Ms. Morris taught us that colleges hate the five paragraph essay, and I don't blame them. Who wants to read over one hundred idendically formatted papers every assignment? However, I've always started introduction first and then built my paper off of that. Starting with a few body paragraphs and the conclusion before moving on to an intro paragraph seems really strange at first, but actually works in the long run and is apparently how college professors expect us to write cohesive college-level essays. How in the world are we supposed to know this unless teachers teach this to us in high school? Don't get me wrong, five paragraph essays are excellent for teaching basic essay concepts. However, no one can expect us to write five paragraph essays all our lives and it is important not just for college but for people functioning in the workforce that they learn how to write something a bit more complex than an intro, three body paragraphs, and a conclusion. Yawn.

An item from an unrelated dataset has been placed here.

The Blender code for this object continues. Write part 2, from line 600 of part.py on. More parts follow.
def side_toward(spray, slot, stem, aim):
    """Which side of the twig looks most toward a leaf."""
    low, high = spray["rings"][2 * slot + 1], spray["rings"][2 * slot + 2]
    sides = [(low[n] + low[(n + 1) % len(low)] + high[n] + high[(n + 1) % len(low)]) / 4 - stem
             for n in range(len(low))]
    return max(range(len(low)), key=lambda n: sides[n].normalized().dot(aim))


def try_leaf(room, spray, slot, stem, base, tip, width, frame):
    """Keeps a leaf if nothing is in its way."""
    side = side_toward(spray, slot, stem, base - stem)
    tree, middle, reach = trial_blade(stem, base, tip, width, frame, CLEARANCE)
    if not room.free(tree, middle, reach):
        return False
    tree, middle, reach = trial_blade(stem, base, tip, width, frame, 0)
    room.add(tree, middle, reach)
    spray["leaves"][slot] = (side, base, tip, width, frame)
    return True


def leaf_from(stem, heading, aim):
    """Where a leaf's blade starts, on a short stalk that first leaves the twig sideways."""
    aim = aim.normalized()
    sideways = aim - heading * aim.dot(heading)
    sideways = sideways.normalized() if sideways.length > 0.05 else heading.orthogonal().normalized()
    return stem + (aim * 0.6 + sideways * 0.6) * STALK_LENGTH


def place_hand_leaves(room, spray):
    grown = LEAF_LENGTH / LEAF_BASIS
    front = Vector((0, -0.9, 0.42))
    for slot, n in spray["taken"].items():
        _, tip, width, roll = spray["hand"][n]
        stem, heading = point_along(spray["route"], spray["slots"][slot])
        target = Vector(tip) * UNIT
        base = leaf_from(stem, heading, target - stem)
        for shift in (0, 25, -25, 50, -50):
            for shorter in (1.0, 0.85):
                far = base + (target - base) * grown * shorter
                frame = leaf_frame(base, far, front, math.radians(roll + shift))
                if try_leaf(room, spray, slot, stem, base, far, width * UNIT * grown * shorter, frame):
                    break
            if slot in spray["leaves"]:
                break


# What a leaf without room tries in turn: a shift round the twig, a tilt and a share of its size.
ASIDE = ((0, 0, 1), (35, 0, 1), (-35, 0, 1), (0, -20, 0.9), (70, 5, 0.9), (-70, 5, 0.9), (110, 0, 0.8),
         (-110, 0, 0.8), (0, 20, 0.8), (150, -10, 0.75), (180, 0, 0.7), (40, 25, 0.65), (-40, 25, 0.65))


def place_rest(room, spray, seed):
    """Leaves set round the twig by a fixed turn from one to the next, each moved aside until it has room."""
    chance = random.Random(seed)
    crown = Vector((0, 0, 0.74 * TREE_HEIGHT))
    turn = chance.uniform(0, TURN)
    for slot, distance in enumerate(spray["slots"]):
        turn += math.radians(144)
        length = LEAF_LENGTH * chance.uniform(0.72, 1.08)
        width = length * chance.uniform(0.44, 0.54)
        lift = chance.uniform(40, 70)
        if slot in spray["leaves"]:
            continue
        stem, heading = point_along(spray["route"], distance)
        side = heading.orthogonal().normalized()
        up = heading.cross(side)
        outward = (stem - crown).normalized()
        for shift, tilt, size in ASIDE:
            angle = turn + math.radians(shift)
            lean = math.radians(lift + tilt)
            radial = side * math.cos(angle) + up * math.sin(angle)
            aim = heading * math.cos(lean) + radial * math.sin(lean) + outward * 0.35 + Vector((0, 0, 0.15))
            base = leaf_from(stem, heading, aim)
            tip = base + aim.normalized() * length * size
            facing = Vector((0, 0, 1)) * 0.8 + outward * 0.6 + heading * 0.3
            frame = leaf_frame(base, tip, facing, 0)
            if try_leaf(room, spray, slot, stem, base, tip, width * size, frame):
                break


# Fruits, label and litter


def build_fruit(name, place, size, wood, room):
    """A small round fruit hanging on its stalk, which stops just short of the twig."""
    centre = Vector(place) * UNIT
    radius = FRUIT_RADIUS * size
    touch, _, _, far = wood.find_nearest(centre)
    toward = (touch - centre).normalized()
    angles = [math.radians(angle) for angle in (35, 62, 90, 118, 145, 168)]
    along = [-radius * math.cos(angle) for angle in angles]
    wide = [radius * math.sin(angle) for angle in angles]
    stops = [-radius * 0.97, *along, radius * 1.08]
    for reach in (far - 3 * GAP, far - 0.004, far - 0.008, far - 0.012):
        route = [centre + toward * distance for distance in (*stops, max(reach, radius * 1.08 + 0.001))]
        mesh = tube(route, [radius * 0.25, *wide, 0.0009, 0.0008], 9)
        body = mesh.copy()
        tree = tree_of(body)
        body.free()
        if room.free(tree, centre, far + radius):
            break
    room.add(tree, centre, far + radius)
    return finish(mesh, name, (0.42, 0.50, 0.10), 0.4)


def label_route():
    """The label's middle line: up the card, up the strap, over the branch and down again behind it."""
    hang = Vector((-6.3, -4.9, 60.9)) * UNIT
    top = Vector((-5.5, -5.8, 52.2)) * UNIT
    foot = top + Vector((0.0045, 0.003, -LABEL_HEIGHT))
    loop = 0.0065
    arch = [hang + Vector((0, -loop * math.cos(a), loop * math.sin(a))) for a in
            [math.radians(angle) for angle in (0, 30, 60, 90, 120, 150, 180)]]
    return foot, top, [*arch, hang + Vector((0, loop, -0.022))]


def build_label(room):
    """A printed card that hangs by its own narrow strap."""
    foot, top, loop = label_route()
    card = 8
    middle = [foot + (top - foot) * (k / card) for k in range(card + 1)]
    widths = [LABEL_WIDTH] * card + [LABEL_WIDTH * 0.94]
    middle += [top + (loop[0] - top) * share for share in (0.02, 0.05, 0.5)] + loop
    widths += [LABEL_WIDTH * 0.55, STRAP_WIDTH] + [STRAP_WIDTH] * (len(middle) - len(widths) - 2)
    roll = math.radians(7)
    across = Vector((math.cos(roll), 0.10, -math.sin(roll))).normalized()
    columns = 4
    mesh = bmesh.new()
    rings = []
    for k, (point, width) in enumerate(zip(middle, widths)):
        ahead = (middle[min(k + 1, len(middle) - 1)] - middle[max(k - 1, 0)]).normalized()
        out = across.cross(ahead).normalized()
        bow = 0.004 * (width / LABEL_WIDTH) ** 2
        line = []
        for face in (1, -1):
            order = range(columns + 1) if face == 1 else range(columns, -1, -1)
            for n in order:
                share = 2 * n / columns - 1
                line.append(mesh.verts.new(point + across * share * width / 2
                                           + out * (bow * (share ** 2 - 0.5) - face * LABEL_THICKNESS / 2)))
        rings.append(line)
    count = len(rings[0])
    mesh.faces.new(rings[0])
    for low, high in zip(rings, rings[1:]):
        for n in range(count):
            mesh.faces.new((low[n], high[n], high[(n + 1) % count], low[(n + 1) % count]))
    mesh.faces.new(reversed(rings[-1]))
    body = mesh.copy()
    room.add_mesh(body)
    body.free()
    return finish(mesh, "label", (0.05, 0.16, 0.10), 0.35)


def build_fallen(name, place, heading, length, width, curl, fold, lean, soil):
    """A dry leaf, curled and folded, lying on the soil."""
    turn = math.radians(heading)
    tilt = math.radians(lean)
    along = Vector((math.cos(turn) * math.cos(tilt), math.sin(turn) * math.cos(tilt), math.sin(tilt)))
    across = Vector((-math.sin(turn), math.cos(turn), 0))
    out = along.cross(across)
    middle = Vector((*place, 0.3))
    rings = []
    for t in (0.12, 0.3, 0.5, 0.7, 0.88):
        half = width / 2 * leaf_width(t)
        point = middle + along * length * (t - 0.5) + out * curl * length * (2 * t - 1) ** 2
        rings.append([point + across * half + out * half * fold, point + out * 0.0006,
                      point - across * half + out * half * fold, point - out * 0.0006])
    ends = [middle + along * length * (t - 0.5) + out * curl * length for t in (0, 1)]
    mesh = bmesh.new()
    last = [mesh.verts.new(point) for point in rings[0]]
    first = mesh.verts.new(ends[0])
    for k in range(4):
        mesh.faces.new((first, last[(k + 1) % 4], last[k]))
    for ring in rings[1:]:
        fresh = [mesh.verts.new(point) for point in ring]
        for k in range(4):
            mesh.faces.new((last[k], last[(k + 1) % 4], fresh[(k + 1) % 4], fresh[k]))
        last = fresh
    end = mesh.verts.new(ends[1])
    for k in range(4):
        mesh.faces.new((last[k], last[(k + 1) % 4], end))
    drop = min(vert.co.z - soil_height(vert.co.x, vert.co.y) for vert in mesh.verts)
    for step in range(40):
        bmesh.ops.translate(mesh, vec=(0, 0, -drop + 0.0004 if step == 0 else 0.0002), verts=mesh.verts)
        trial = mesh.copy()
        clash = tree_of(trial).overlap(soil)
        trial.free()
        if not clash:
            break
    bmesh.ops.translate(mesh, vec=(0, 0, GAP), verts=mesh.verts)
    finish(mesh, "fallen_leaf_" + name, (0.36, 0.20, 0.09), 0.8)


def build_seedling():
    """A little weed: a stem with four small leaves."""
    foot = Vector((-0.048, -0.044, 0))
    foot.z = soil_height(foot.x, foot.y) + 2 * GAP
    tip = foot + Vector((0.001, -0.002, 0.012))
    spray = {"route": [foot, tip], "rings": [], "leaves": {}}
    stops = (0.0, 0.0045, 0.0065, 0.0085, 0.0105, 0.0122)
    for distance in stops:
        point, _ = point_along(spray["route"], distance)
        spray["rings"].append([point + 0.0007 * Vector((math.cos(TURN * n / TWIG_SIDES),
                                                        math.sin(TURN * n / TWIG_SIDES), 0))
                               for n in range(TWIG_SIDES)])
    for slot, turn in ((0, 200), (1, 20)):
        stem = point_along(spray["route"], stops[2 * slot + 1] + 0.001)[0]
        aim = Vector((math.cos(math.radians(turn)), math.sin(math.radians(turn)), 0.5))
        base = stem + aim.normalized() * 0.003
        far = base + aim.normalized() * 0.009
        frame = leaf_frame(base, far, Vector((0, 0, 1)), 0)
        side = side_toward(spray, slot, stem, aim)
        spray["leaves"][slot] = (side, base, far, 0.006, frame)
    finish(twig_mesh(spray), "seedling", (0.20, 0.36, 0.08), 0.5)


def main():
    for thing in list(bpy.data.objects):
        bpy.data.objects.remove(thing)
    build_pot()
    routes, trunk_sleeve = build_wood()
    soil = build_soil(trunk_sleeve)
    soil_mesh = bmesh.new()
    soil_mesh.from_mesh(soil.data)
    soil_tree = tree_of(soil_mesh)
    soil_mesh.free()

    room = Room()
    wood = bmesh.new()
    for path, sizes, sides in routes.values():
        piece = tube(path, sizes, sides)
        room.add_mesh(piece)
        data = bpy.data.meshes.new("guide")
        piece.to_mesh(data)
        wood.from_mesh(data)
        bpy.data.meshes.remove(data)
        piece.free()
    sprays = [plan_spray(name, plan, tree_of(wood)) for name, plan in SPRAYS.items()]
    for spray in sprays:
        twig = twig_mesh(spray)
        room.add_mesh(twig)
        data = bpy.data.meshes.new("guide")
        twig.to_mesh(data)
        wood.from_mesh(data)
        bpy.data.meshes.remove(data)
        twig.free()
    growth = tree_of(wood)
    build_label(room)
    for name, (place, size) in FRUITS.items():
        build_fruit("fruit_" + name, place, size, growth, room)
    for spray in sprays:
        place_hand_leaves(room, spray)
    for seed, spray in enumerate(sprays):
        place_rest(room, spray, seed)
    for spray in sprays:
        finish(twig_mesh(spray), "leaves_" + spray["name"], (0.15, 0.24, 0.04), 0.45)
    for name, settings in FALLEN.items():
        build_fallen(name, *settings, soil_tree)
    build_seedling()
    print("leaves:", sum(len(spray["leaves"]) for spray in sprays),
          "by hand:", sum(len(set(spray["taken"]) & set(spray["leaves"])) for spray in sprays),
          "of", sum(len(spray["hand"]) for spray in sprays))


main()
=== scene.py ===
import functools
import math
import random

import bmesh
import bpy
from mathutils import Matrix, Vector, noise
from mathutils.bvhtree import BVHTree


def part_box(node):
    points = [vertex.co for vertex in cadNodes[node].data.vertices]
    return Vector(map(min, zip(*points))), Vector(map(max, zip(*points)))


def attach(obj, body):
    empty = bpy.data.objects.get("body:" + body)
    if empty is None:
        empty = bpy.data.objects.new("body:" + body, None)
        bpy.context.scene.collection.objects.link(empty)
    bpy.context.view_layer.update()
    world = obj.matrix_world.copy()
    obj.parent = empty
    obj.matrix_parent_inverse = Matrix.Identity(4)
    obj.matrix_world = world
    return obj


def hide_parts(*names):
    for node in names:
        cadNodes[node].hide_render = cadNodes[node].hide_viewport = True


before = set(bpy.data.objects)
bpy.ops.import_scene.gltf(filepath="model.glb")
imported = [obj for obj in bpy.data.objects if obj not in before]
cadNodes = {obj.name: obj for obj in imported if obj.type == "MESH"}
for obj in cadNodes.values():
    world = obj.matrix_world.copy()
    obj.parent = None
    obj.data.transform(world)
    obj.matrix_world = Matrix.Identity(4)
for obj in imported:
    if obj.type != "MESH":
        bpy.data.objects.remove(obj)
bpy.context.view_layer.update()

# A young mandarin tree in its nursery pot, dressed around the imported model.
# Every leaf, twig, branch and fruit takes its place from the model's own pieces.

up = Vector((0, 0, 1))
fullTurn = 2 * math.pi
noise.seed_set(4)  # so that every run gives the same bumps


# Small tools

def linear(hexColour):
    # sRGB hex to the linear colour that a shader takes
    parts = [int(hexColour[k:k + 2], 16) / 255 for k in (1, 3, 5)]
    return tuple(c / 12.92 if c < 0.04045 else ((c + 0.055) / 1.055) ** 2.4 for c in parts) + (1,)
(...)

I can't wait to go to college (that is, if I actually get accepted - I've been on a rather depressing denied/waitlisted trend over the weekend that has kept me relatively miserable), but I feel that I am not prepared academically or socially. Teachers don't teach in high school to the level expected in college, which is to be expected, but then professors in college seem to expect that students already know how to function to their standards without being told. It's all very contradictory and confusing and it'll be interesting to see what happens when I get there, wherever I go.